Die Gründe dafür sind vielfältig; einer besteht in der Ausbildung der MuseumsmitarbeiterInnen, die sich frühzeitig spezialisieren. Wer von immer weniger immer mehr weiß, kann „seine“ Exponate zwar tiefschürfend interpretieren, hat aber nicht die Kenntnisse, oft auch nicht die Sensibilität, darüber hinausreichende Zusammenhänge, vor allem kulturgeschichtlicher und kulturphänomenologischer Art, herzustellen und die Gegenstände emblematisch (als Schlüssel für geistig-seelische Großräume) zu begreifen. Es ist zwar gut, wenn man viel von Uhren versteht, von ihrer Mechanik, ihrer Historie, ihrer Gestaltung, aber man muss bei einer Sammlung von Uhren vor allem auch etwas von der Zeit mit ihrer Kultur und Gesellschaft, der sie die Stunde schlugen, wissen.
Geht man durch das nun weiter und verbessert gestaltete Fürther Haus, so erlebt man eine ungemein große Reichhaltigkeit an „Knöpfen“; man erfährt aber auch immer Wichtiges über die Zeithintergründe des Rundfunkgeschehens, die Lebensweisen und Gewohnheiten der Rundfunkhörer, über den Zeitgeist und die politischen Situationen. Aufgetürmte „Volksempfänger“ sind nur verstehbar, wenn man von der Rolle des Rundfunks im Dritten Reich, von der ideologischen Manipulation durch die Übertragung nationalsozialistischer Reden (vor allem derjenigen von Adolf Hitler und Joseph Goebbels) erfährt, eben der politische Kontext visualisiert wird. Die Rundfunkgeschichte ist Technikgeschichte, aber immer auch Politik-, Wirtschafts-. Gesellschafts-, insgesamt Kulturgeschichte. Die Geräte vermitteln Programme, die in ihrer Bedeutung wichtiger als die Hardware sind. Übrigens spielt auch die Form (das Design) der Gegenstände eine nicht unerhebliche Rolle; die im Rahmen der Fürther Neugestaltung vielen Exponaten zugegebenen Detail-Fotos (von Wolfgang Geyer) berücksichtigen diesen dem Gesamtverständnis dienenden Aspekt.
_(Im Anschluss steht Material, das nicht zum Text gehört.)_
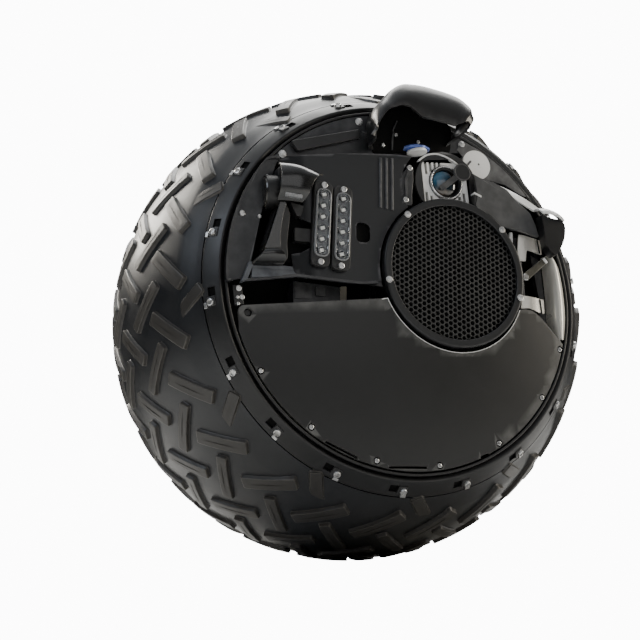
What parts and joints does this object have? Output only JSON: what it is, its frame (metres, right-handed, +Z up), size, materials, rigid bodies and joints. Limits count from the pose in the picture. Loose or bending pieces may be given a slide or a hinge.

Gerd Walther und die vielen, vor allem auch ehrenamtlich tätigen Helfer haben ihr Museum hervorragend weiterentwickelt – eben weil sie wissen, dass Knöpfe in all ihren Nuancen wichtig sind, doch unbedingt der Knopflöcher zwecks „Verknüpfung“ bedürfen; damit das Museum sich als ein Ort des Sinnverständnisses, den Geist befriedigend, erweist.